> _Problem to work on_:
Give back the exact lines spanning from the line with "run_inside();" to the line with "Vector(map(max, high, point))", with both of those lines included and no others.

> _Source data_:
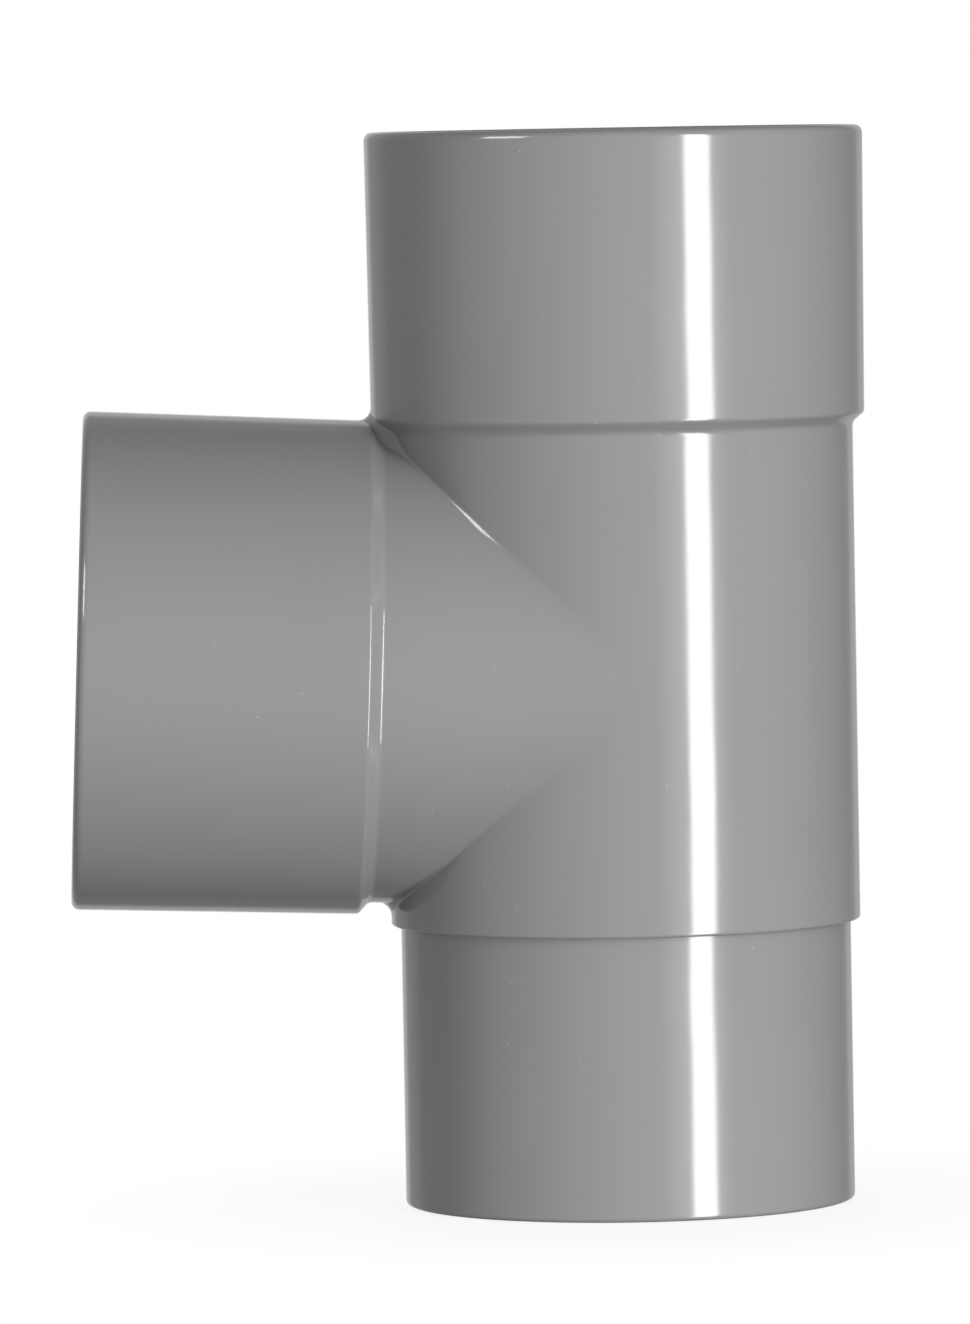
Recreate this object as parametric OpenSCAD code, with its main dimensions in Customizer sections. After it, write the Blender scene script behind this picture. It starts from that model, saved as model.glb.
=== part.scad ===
// Rainwater downpipe tee, 87.5 degrees, for 80 mm round plastic pipe.
// One moulding: a socket on top, a reduced spigot below that drops inside the next pipe,
// and a socketed branch that rises slightly towards its mouth so that it drains.
// Millimetres. +Z runs up the downpipe, the branch points to -X, and the origin is the
// centre of the spigot's lower end.

/* [Pipe] */
// Outside diameter of the round pipe that both sockets take
pipe_d = 80; // [63:1:110]
// Wall of that pipe, which sets the size of the spigot that goes inside it
pipe_wall = 1.5; // [1.2:0.1:2.4]
// Radial gap between a pipe and the socket around it
socket_gap = 0.15; // [0.05:0.05:0.4]
// Radial gap between the spigot and the pipe around it
spigot_gap = 0.15; // [0.05:0.05:0.4]

/* [Body] */
// Outside diameter of the body and of the branch's neck
body_d = 80; // [60:1:110]
// Wall of the body, the neck and the spigot
body_wall = 2.2; // [1.8:0.1:3.5]
// Angle between the upward direction and the branch
branch_angle = 87.5; // [67.5:0.5:90]
// Length of straight body left between the branch's crotch and the shoulder below it
lower_land = 3.9; // [2:0.1:30]
// Length of straight wall left between the upper crotch and the ramp of each socket beside it
upper_land = 0.4; // [0.3:0.1:30]

/* [Sockets] */
// Depth from a socket's mouth to the stop that the pipe's end meets
socket_depth = 48; // [25:1:80]
// Wall of a socket just past its ramp, where it is thinnest
socket_wall = 1.85; // [1.6:0.05:3]
// How much the outside of a socket grows in radius from its ramp to its mouth
socket_flare = 0.4; // [0.1:0.1:1]
// Length of the ramp from the body out to the socket, along the axis
ramp_len = 1.8; // [1.5:0.1:4]
// How far the ramp starts behind the pipe stop
stop_setback = 2.6; // [2.2:0.1:5]
// Width of the ledge inside that stops the pipe's end
stop_ledge = 2.35; // [1.2:0.05:3]
// Rounding of a mouth's outer edge
rim_round = 1.4; // [0.6:0.1:1.6]
// Rounding of a mouth's inner edge, which leads the pipe in
rim_lead = 0.6; // [0.3:0.1:0.8]

/* [Spigot] */
// Length of the spigot below the body's shoulder
spigot_len = 47.8; // [25:1:80]
// Width of the ledge at the shoulder that rests on the end of the pipe below
shoulder_ledge = 1.65; // [1:0.05:3]
// Rounding of the spigot's outer lower edge
end_round = 0.8; // [0.4:0.1:1]
// Rounding of the spigot's inner lower edge
end_ease = 0.4; // [0.2:0.1:0.6]
// Rounding of the shoulder's outer edge
shoulder_round = 0.3; // [0.2:0.1:0.6]
// Length of the cone inside that joins the body's bore to the spigot's
throat_len = 2; // [1:0.5:6]

/* [Look] */
// Grey of the moulding
tee_grey = "#7f8082";

/* [Hidden] */
$fn = 128;
eps = 0.01;
body_r = body_d / 2;
body_bore_r = body_r - body_wall;
socket_bore_r = pipe_d / 2 + socket_gap;
socket_r = socket_bore_r + socket_wall;
mouth_r = socket_r + socket_flare;
socket_len = stop_setback + socket_depth;
stop_r = socket_bore_r - stop_ledge;
spigot_r = pipe_d / 2 - pipe_wall - spigot_gap;
spigot_bore_r = spigot_r - body_wall;
shoulder_r = spigot_r + shoulder_ledge;
shoulder_z = spigot_len;
throat_z = shoulder_z + end_ease;
// Extra length of the throat where the body is wider or narrower than the shoulder
throat_extra = 2 * abs(body_r - shoulder_r);
throat_top = throat_z + throat_len + throat_extra;
// Height of the branch's axis over the crotch below it
lower_reach = body_r / tan((180 - branch_angle) / 2);
branch_z = shoulder_z + throat_extra + lower_land + lower_reach;
// The ramps start where both the bodies and the sockets are clear of each other in the crotch
branch_ramp = max(
    body_r / tan(branch_angle / 2) + upper_land,
    socket_r / tan(branch_angle / 2) - ramp_len
);
ramp_z = branch_z + branch_ramp;

// Section of a quarter-round corner at [r, z] that fills the square below and inside it
module corner_fill(r, z, round) {
    translate([r - round, z - round])
        circle(r = round);
}

// Section of the space that a rounded inner edge of a mouth at height z gives back
module edge_space(r, z, round) {
    difference() {
        translate([r - eps, z - round])
            square([round + eps, round + eps]);
        translate([r + round, z - round])
            circle(r = round);
    }
}

// Solid outside of a socket, from its ramp's foot at z = 0 to its mouth
module socket_outside() {
    rotate_extrude()
        union() {
            polygon([
                [0, -eps],
                [body_r, -eps],
                [body_r, 0],
                [socket_r, ramp_len],
                [mouth_r, socket_len - rim_round],
                [mouth_r - rim_round, socket_len],
                [0, socket_len]
            ]);
            corner_fill(mouth_r, socket_len, rim_round);
        }
}

// Space inside a socket, from the body's bore at the ramp's foot past the pipe stop and the mouth
module socket_inside() {
    rotate_extrude()
        polygon([
            [0, -eps],
            [body_bore_r, -eps],
            [body_bore_r, 0],
            [stop_r, stop_setback],
            [socket_bore_r, stop_setback],
            [socket_bore_r, socket_len + 1],
            [0, socket_len + 1]
        ]);
    rotate_extrude()
        edge_space(socket_bore_r, socket_len, rim_lead);
}

// Turns a piece that stands along +Z onto the branch's axis
module along_branch() {
    translate([0, 0, branch_z])
        rotate([0, -branch_angle, 0])
            children();
}

// Solid outside of the body, with the shoulder's rounded lower edge
module body_outside() {
    rotate_extrude()
        union() {
            polygon([
                [0, shoulder_z],
                [shoulder_r - shoulder_round, shoulder_z],
                [shoulder_r, shoulder_z + shoulder_round],
                [shoulder_r, throat_z],
                [body_r, throat_top],
                [body_r, ramp_z],
                [0, ramp_z]
            ]);
            translate([shoulder_r - shoulder_round, shoulder_z + shoulder_round])
                circle(r = shoulder_round);
        }
}

// Solid outside of the spigot, with its rounded lower edge
module spigot_outside() {
    rotate_extrude()
        union() {
            polygon([
                [0, 0],
                [spigot_r - end_round, 0],
                [spigot_r, end_round],
                [spigot_r, shoulder_z + eps],
                [0, shoulder_z + eps]
            ]);
            translate([spigot_r - end_round, end_round])
                circle(r = end_round);
        }
}

// Web in the upper crotch: the part that both sockets' outsides share there
module crotch_web() {
    web_r = socket_r - 0.05;
    web_back = 2 * ramp_len;
    intersection() {
        translate([0, 0, ramp_z - web_back])
            cylinder(r = web_r, h = web_back + ramp_len);
        along_branch()
            translate([0, 0, branch_ramp - web_back])
                cylinder(r = web_r, h = web_back + ramp_len);
    }
}

// Space inside the run, from the spigot's end through the throat to the socket's ramp
module run_inside() {
    rotate_extrude()
        polygon([
            [0, -1],
            [spigot_bore_r, -1],
            [spigot_bore_r, throat_z],
            [body_bore_r, throat_top],
            [body_bore_r, ramp_z],
            [0, ramp_z]
        ]);
    mirror([0, 0, 1])
        rotate_extrude()
            edge_space(spigot_bore_r, 0, end_ease);
}

module tee() {
    color(tee_grey)
        difference() {
            union() {
                spigot_outside();
                body_outside();
                translate([0, 0, ramp_z])
                    socket_outside();
                along_branch()
                    cylinder(r = body_r, h = branch_ramp);
                along_branch()
                    translate([0, 0, branch_ramp])
                        socket_outside();
                crotch_web();
            }
            run_inside();
            translate([0, 0, ramp_z])
                socket_inside();
            along_branch()
                cylinder(r = body_bore_r, h = branch_ramp);
            along_branch()
                translate([0, 0, branch_ramp])
                    socket_inside();
        }
}

tee();
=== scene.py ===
# %% [markdown]
# # A rainwater downpipe tee
#
# The real object is one moulding of grey PVC-U. Pipes slide into its two sockets, at the top
# and at the side, and the narrow spigot below drops inside the next pipe down the wall. The
# CAD file already has every size right, so this notebook is about how the moulding looks:
# edges that a mould rounds off, a blend in the corner between the two tubes, and plastic
# glossy enough to mirror a lamp as a crisp stripe.
#
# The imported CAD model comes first. It is the frame that everything else is built on, and
# its box is noted so that the finished skin can be held against it.

import bmesh
import bpy
import numpy as np
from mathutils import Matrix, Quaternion, Vector


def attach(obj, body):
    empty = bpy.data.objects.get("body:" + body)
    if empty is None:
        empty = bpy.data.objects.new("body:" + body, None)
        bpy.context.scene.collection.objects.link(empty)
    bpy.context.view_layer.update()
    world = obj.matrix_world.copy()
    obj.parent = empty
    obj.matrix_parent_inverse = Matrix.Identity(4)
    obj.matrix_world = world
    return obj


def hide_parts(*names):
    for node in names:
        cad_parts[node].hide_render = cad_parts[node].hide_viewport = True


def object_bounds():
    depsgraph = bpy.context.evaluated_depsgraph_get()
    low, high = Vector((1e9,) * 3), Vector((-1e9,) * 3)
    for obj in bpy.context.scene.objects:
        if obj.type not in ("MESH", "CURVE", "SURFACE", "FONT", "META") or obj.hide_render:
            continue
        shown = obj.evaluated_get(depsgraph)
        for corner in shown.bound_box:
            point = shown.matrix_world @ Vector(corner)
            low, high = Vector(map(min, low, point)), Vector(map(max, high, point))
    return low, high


MM = 0.001
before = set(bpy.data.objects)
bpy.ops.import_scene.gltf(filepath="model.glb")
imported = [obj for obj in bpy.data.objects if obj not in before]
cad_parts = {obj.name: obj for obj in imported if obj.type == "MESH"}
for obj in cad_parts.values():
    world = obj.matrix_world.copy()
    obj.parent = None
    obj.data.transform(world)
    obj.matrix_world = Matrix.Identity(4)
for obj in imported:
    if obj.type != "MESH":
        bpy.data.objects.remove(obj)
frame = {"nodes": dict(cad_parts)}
cad_low, cad_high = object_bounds()
print("CAD nodes:", ", ".join(frame["nodes"]))
print("CAD box in mm:", [round(v / MM, 2) for v in (*cad_low, *cad_high)])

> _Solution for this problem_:
            run_inside();
            translate([0, 0, ramp_z])
                socket_inside();
            along_branch()
                cylinder(r = body_bore_r, h = branch_ramp);
            along_branch()
                translate([0, 0, branch_ramp])
                    socket_inside();
        }
}

tee();
=== scene.py ===
# %% [markdown]
# # A rainwater downpipe tee
#
# The real object is one moulding of grey PVC-U. Pipes slide into its two sockets, at the top
# and at the side, and the narrow spigot below drops inside the next pipe down the wall. The
# CAD file already has every size right, so this notebook is about how the moulding looks:
# edges that a mould rounds off, a blend in the corner between the two tubes, and plastic
# glossy enough to mirror a lamp as a crisp stripe.
#
# The imported CAD model comes first. It is the frame that everything else is built on, and
# its box is noted so that the finished skin can be held against it.

import bmesh
import bpy
import numpy as np
from mathutils import Matrix, Quaternion, Vector


def attach(obj, body):
    empty = bpy.data.objects.get("body:" + body)
    if empty is None:
        empty = bpy.data.objects.new("body:" + body, None)
        bpy.context.scene.collection.objects.link(empty)
    bpy.context.view_layer.update()
    world = obj.matrix_world.copy()
    obj.parent = empty
    obj.matrix_parent_inverse = Matrix.Identity(4)
    obj.matrix_world = world
    return obj


def hide_parts(*names):
    for node in names:
        cad_parts[node].hide_render = cad_parts[node].hide_viewport = True


def object_bounds():
    depsgraph = bpy.context.evaluated_depsgraph_get()
    low, high = Vector((1e9,) * 3), Vector((-1e9,) * 3)
    for obj in bpy.context.scene.objects:
        if obj.type not in ("MESH", "CURVE", "SURFACE", "FONT", "META") or obj.hide_render:
            continue
        shown = obj.evaluated_get(depsgraph)
        for corner in shown.bound_box:
            point = shown.matrix_world @ Vector(corner)
            low, high = Vector(map(min, low, point)), Vector(map(max, high, point))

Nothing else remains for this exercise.